Their appeals were dismissed by the Additional Sessions Judge, Bhiwani on February 15, 2025, leading to the present criminal revisions.

 “Findings Based on Proper Appreciation of Evidence”

The petitioners did not contest their conviction on merits but sought modification of sentence on the ground that they had already undergone three months and sixteen days in custody, and the trial spanned more than seven years.

Justice Brar declined to interfere with the findings of the courts below, stating:

“A perusal of the judgment of conviction passed by the learned trial Court indicates no perversity in its findings and the same is based on correct appreciation of evidence available on record.” [Para 10]

Sentencing Discretion: “When No Minimum is Prescribed, Sentence Must Reflect Proportionality”

Referring to the Supreme Court’s decisions in Deo Narain Mandal v. State of U.P. and Ravada Sasikala v. State of A.P., the Court observed that:

“Awarding of sentence is not a mere formality... The background of each case must be considered, and this discretion is not to be used arbitrarily or whimsically.” [Para 8]

The Court emphasized that rehabilitation and societal reintegration are equally relevant:

“Law... demands a balance between the efficacy of law and the chances of reformation of the accused.” [Para 9]

Justice Brar found that given the absence of mandatory minimum punishment and significant passage of time, the ends of justice would be served by reducing the sentence to time already served.

State's Objection Over Prior Involvement Rejected: “Discretion Must Apply Uniformly”

The State opposed any reduction in sentence, particularly for petitioners Pxxxx and Virender, on the ground of their prior involvement in other cases.

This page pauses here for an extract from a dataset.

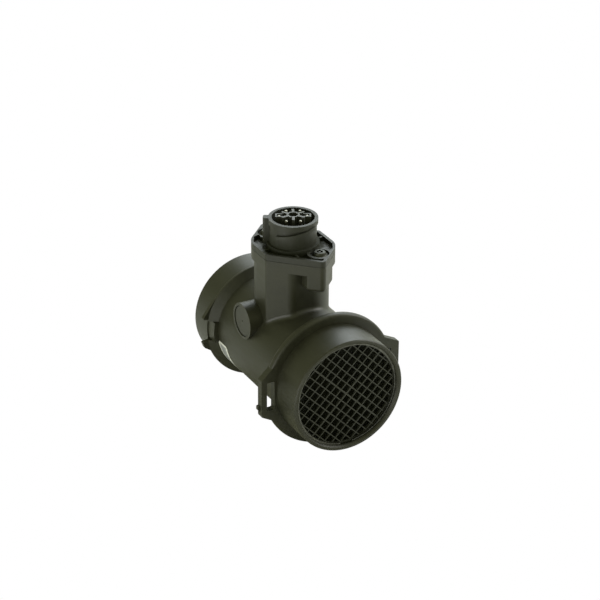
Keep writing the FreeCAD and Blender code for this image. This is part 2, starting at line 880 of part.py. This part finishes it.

However, the Court rejected this argument, noting:

“Though State opposed relief citing prior involvement of two petitioners, Court found no basis to deny relief as sentence was not mandatory and time factor weighed heavily.” [Para 7]

Seven-Year Trial and Law-Abiding Conduct Tilt the Balance

The Court gave significant weight to the prolonged legal ordeal and conduct post-conviction:

“The petitioners have been suffering the agony of trial for more than seven years. Since their conviction, they have grown into law-abiding citizens and desire to live a peaceful life.” [Para 10]

Sentence Reduced, Conviction Maintained

Accordingly, while upholding the conviction, the Court modified the sentence:

“Sentence of 2 years and fine awarded by the learned trial Court is reduced to the period of sentence already undergone by the petitioners.” [Para 11]

The Court directed that the petitioners be released forthwith, if not required in any other case, and disposed of all connected applications.

This judgment affirms that justice is not a mechanical application of maximum punishment, but a delicate exercise in proportionality, time sensitivity, and reformative justice. The High Court recognized that when trials stretch over years and the offence does not mandate minimum punishment, relief can justly be extended.

“The purpose of the law is not merely to punish but also to reform and reintegrate. Courts must weigh the time already served against the purpose of further incarceration.”